One problem faced by anyone learning a language is that it is difficult to adopt a pronunciation that is different from the sounds available in one’s native language, so the Hebrew preferred by the new speakers from Ashkenaz did not quite sound like the Sfardi dialect. I refer to it in jest as “Ashkesfard.”

A third major pronunciation system for Hebrew was largely ignored by the early generations of modern Hebrew speakers, that of the inhabitants of Arabic-speaking countries. These are now generally grouped as “Eidot haMizrah” (“populations of the East”). The key aspect of these speakers’ pronunciation is that Arabic, unlike Spanish and German, is a Semitic language and preserves the Semitic phonemes which were lost to the European speakers. Two of these phonemes are critical: the ח (het) which has a rasping “h” sound, very distinct from כ (kaf, which without a diacritical mark called dagesh sounds like the “ch” in German as in nacht). Second, the ע (‘ayin), which has a powerful sound produced by vibrating the vocal chords which is very difficult for European language speakers to emulate. Arabic actually has three levels of the ‘ayin. When the ancient Greeks heard the people of Aza pronounce the name of their town, they wrote it down as Gaza, and the cloth produced in Aza, they called “gauze.” As far as we can determine, Hebrew throughout its history maintained just one of those sounds, but it is distinct from aleph and readily identifiable.

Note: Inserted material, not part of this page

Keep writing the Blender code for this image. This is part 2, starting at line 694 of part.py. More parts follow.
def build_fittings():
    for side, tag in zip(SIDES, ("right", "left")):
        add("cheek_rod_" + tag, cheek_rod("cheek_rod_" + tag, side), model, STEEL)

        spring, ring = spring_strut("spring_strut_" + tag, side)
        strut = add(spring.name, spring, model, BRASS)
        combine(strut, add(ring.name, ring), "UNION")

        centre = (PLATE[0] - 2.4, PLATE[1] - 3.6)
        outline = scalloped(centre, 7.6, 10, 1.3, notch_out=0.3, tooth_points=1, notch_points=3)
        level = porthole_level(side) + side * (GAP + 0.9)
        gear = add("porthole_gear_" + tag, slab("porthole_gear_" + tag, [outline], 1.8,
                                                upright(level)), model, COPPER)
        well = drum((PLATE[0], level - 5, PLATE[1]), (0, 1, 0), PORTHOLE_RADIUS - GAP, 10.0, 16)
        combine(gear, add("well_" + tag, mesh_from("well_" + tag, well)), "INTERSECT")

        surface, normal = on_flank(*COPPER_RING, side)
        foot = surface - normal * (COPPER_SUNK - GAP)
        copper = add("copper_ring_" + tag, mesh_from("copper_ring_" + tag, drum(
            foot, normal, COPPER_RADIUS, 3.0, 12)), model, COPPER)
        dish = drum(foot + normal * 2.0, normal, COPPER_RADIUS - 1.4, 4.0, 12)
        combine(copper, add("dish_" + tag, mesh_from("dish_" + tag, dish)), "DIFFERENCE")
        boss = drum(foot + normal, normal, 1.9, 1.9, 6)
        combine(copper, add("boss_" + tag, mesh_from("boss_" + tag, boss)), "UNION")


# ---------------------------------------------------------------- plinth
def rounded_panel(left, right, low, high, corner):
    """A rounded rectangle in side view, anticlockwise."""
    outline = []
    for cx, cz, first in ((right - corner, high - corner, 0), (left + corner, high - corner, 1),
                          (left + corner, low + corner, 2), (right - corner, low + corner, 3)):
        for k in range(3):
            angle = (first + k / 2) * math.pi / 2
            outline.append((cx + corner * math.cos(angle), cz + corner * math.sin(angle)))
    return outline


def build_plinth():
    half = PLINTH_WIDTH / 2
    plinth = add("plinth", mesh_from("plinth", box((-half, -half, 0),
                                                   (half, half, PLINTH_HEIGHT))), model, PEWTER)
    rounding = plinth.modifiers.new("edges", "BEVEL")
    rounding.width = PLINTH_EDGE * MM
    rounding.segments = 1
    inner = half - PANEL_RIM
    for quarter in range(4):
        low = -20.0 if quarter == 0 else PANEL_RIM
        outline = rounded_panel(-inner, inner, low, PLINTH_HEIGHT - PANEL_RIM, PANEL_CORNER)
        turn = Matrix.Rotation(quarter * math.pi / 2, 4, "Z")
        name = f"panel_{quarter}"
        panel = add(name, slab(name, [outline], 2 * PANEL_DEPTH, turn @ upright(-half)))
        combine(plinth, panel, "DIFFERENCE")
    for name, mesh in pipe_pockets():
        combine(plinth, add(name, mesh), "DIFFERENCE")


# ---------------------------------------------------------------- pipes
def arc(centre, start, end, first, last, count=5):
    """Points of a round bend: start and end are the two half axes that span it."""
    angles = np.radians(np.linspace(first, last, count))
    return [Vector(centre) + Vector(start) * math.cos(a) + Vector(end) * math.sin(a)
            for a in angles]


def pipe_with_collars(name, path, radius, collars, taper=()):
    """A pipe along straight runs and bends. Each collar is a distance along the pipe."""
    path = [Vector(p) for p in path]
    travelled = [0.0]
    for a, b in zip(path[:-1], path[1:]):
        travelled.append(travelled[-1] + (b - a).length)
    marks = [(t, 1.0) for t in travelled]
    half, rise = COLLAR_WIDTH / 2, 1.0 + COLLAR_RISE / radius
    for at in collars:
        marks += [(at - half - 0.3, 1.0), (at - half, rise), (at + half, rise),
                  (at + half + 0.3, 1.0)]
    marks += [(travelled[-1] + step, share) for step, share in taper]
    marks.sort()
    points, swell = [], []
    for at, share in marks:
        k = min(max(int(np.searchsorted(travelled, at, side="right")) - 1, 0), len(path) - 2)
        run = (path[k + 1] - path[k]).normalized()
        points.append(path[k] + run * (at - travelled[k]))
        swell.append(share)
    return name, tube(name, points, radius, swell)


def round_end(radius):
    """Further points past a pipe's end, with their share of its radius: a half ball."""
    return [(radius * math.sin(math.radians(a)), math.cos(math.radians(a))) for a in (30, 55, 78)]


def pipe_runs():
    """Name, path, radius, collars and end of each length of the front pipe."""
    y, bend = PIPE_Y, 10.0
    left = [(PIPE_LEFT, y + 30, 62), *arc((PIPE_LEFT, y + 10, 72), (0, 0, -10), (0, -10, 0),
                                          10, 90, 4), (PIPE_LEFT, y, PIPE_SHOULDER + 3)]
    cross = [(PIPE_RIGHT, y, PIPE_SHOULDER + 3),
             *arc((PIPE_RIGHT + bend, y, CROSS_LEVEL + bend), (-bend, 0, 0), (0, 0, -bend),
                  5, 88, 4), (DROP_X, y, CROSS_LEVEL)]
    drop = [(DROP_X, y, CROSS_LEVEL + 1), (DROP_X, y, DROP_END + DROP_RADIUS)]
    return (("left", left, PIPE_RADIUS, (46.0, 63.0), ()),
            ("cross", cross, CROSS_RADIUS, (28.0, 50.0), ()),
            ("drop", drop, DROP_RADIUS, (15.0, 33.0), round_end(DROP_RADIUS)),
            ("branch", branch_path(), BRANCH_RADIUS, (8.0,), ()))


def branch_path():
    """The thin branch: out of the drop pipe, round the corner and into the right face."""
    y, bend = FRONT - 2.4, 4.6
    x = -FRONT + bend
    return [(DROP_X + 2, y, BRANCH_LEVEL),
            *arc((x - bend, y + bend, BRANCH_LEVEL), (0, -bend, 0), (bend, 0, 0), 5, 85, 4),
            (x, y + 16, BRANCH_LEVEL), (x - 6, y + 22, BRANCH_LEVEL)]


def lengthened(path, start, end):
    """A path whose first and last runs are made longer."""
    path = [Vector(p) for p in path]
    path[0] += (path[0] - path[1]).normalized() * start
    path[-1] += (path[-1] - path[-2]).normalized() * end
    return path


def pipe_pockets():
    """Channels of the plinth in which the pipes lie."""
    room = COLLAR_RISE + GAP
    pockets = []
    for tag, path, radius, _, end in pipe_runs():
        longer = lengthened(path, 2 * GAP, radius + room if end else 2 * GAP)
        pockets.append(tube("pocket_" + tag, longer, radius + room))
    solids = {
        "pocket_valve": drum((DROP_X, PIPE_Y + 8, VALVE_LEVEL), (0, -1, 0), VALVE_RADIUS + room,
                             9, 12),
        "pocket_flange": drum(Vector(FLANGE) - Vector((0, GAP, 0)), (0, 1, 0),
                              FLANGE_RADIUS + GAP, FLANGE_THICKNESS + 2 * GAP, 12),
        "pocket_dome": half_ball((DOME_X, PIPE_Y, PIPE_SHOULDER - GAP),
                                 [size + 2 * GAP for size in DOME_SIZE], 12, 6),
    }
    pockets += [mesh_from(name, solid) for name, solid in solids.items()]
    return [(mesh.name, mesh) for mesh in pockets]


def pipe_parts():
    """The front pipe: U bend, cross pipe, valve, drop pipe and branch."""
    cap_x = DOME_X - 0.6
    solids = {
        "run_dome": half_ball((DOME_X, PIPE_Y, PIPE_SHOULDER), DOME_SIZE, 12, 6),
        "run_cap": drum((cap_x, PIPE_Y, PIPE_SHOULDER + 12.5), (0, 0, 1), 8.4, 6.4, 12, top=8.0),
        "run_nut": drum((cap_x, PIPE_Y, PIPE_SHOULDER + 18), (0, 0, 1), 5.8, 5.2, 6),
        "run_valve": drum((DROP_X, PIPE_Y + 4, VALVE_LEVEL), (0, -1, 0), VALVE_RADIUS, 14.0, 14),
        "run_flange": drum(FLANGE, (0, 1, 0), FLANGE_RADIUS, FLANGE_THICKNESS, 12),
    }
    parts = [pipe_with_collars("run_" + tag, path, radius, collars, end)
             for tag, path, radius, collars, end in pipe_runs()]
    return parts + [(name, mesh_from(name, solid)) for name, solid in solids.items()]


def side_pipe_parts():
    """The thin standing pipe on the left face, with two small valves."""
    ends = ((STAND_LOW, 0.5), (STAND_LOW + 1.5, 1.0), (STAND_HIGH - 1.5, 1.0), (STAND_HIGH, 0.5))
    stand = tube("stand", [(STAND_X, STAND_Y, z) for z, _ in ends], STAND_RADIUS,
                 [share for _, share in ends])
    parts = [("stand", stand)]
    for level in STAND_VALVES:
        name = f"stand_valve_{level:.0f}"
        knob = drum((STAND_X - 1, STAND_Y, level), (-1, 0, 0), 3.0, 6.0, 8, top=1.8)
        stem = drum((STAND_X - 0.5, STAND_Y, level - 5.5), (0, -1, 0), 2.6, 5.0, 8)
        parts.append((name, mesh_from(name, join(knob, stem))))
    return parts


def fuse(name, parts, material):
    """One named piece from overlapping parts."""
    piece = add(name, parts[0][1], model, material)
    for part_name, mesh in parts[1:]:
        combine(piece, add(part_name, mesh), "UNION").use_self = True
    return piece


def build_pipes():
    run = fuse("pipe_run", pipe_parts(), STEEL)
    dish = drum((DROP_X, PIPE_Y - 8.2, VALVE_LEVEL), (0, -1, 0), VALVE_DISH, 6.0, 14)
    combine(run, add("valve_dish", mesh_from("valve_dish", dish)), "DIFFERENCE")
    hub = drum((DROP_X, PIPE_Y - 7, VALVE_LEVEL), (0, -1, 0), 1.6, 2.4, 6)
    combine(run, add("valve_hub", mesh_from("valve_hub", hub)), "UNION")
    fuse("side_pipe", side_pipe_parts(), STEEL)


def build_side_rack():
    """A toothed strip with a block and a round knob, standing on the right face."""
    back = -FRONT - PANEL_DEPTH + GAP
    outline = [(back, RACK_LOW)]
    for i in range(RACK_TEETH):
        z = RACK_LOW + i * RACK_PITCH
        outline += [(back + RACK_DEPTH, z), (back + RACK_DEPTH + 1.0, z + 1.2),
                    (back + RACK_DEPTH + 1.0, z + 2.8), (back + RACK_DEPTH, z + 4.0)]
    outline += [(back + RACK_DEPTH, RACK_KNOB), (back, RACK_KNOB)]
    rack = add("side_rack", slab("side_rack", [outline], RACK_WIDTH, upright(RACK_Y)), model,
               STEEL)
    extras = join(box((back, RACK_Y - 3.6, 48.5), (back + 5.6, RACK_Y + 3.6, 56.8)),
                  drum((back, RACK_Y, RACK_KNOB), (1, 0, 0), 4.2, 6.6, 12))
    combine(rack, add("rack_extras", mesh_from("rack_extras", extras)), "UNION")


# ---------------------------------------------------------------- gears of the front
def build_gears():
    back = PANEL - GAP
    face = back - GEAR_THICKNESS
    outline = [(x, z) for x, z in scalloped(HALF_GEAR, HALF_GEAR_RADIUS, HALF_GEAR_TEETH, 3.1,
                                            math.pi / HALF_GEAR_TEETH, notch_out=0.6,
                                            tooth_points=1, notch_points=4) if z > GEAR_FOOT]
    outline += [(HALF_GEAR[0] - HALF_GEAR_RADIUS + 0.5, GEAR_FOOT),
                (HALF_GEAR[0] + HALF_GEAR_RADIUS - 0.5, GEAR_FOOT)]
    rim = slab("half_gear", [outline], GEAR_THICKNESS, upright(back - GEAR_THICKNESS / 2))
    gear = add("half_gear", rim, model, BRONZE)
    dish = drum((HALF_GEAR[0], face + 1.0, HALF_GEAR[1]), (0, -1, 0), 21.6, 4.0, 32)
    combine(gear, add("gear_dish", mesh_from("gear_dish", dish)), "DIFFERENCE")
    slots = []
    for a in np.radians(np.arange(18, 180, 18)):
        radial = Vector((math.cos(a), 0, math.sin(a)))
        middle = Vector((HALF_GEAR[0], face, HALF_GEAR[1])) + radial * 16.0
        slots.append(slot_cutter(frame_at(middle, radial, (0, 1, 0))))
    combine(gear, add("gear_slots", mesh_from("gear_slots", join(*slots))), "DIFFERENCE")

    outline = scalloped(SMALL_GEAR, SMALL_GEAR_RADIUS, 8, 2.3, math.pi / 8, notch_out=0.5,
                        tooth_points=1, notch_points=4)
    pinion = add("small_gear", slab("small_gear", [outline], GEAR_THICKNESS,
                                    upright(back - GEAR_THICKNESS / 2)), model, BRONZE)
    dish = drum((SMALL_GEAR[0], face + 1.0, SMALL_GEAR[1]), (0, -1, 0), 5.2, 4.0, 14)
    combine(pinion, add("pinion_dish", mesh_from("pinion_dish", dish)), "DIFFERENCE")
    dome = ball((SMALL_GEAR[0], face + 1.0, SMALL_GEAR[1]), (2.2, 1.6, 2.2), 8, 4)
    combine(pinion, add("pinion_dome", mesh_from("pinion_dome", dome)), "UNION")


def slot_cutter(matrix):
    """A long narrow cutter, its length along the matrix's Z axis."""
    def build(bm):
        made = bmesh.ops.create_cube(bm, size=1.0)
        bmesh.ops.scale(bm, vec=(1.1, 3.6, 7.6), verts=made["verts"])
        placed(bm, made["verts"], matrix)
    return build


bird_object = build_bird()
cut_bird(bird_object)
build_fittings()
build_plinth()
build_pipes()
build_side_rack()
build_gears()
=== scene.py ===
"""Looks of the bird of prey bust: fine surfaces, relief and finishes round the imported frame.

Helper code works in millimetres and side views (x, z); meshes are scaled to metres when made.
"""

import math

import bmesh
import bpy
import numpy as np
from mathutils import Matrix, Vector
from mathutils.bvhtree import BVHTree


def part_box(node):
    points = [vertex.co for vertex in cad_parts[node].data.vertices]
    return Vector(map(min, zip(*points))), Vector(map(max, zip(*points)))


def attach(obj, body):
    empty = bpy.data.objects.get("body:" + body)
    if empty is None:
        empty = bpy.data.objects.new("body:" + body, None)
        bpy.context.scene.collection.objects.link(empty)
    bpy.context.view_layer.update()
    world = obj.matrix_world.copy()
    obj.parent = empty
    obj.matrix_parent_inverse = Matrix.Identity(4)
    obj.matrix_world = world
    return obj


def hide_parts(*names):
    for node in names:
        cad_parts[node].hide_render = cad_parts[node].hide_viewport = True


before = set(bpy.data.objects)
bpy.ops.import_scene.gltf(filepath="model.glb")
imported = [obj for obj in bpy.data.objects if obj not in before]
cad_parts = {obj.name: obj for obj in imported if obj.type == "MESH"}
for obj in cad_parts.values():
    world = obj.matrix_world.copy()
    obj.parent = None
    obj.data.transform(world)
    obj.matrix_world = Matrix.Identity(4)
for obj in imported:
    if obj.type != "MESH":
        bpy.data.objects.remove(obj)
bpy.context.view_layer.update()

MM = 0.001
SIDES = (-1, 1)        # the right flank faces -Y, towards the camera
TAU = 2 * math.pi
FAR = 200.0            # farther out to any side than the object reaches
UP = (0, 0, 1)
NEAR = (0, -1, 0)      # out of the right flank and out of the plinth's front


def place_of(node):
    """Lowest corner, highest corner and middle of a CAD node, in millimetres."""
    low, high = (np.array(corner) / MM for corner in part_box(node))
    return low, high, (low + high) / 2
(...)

Having noted all this about Arabic, I should also note that it would also be a mistake to imagine that Arabic is always a good guide to Hebrew pronunciation. In fact, most Arabic dialects lack at least two phonemes found in Hebrew—the “p” sound of (peh) and the “g” sound of ג (gimel). One example to illustrate—there is a town in the Golan called “Banias” by its Arabic speaking population, but the town was founded by Greeks who called it “Paneas,” named for the Greek god Pan. Because Arabic lacked the ability to render “P,” it became “Banias.”

Now why is all this so important? Let’s consider one example faced by Jews almost every time we open a prayer book. The almost-official credo of Judaism is the line taken from Deuteronomy 6:4, “Listen, Israel! The LORD is our God, the LORD is one.”

The word for “Listen!” ends with the letter ‘ayin ע. Speakers from Arabic speaking backgrounds pronounce the word properly with a full-throated laryngal sound. But both the Ashkenazi and Sephardi populations are unable to reproduce this phoneme—they allow it to quiesce. In that situation, the sound of the ‘ayin becomes identical to an ‘aleph א. But there actually is a word spelled that way, שמא “shema” which means “perhaps.” It would almost be comical if it weren’t such a serious part of the faith: “Perhaps, Israel, the Lord is our God…” Many Jewish prayer books try to resolve the issue with typography, by printing the ‘ayin large. But no matter how large you print it, if you pronounce it without the laryngal sound, you’re still risking that it be understood as “perhaps.” Without the laryngal, the only phonetic differentiation is the vowel in the first syllable, and the difference between the “shva” and a “seghol” can be subtle. In other words, because of the lack of that ‘ayin phoneme, the common pronunciation of the credo, the Shma, sounds like heresy. Should we say that this pronunciation, favored by a majority of Jews worldwide, is an error?

This series of posts is about the notion that we are better off describing what we find in the manner of speech and writing and refraining to the extent possible from judgmental viewpoints. In Biblical Hebrew, the verb l’kales means “to curse.” But in rabbinic Hebrew, it is used to mean “to beautify,” “to praise.” Linguists believe the reason is the influence of Greek where the word “kalos” means “beautiful.” Should we be critical of the people who apparently did not know of the original meaning of the verb and altered its meaning in such a dramatic way? Should we be critical of introducing non-Hebraic culture into the language? As far as I understand the current state of the art, it is not our duty to either praise or criticize, merely to observe and document.

None of this means that as a teacher I would not correct English grammar in a student’s paper that conflicts with the established norms of academic English, and I would also correct Hebrew which violates the norms of the Hebrew of whatever period might be in play in a student’s work. Part of the duty of a teacher is to help a student understand those norms. But I would temper those corrections with observations about the nature of language, and concede that sometimes we have to recognize that variations will exist, languages will develop, and norms will change.